No problem. I'm facing two guys about 270 pounds each. The first snap had gone the other direction, and I tracked back in hopes of a cheap tackle, a statistical note to prove my contribution to the team. But a linebacker dropped the ball carrier before I could catch up to the flow. I was on about 3,000 mg of ibuprofen, thanks to a pulled muscle in my hindquarters and my second-hand shoulder pads rattled, slowing my pace, um, dramatically. This time I buried my head between a mass of meat about four times my size while the Demons' quarterback squirted into the space I should have held. Later I ask Larry why he stuck me in a two-on-one situation.

"Hey," he answers, defending the move, "it doesn't matter how old you are, you can still free me up."

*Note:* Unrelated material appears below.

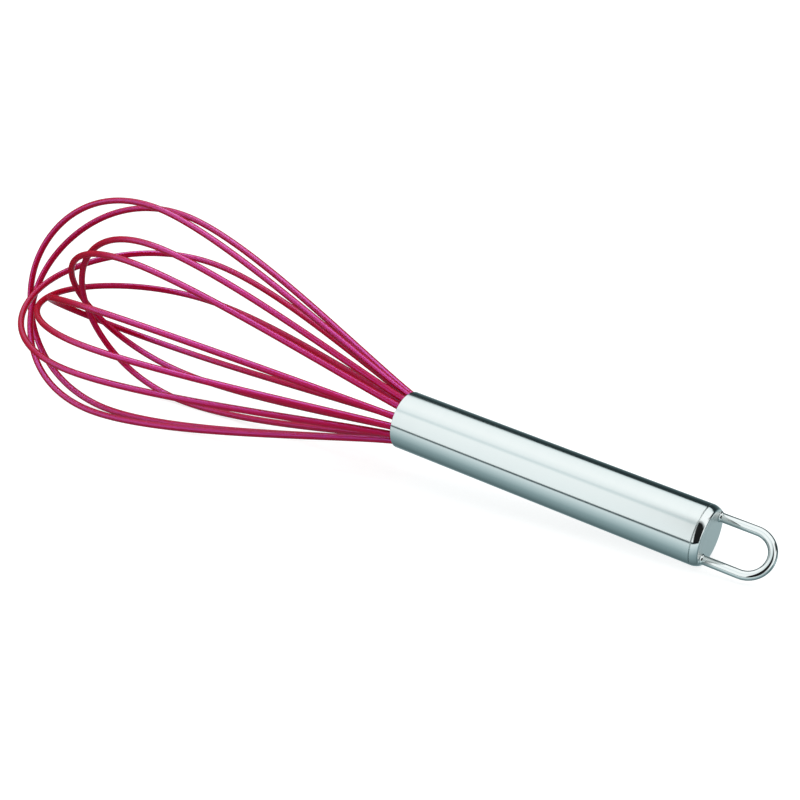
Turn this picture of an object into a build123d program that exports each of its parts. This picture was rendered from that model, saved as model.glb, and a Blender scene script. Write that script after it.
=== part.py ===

There's a line in the film Hamburger Hill I always thought prescient, but didn't know why. To soldiers on the line in Vietnam who wish only to get the hell home, the old sergeant says, "Don't want to pull on the little people? Fine, don't use your weapon. All I ask is that you get your ass in the grass with the rest of us." On the Dallas Diesel, one of the best teams in minor league football, it doesn't matter how talented you are as long as you put in your best effort through practice, bus trips and games that may or may not happen. "I played arena football," Polk tells me later. "The reward was a little compensation. What's $300 or $400 a game? It has to do with the team."

Players may harbor dreams of making it to the NFL. One or two have the basic skills for it, but for most of them, this is the last hurrah. No matter—the team is built on that unspoken bond created through time and sweat and mosquito bites, and that's why the minor leaguers, the semi-pros, plug along year after year in the shadows.

Bullshit? When I finally come off the field I shout, without even realizing it, "Damn, that was fun."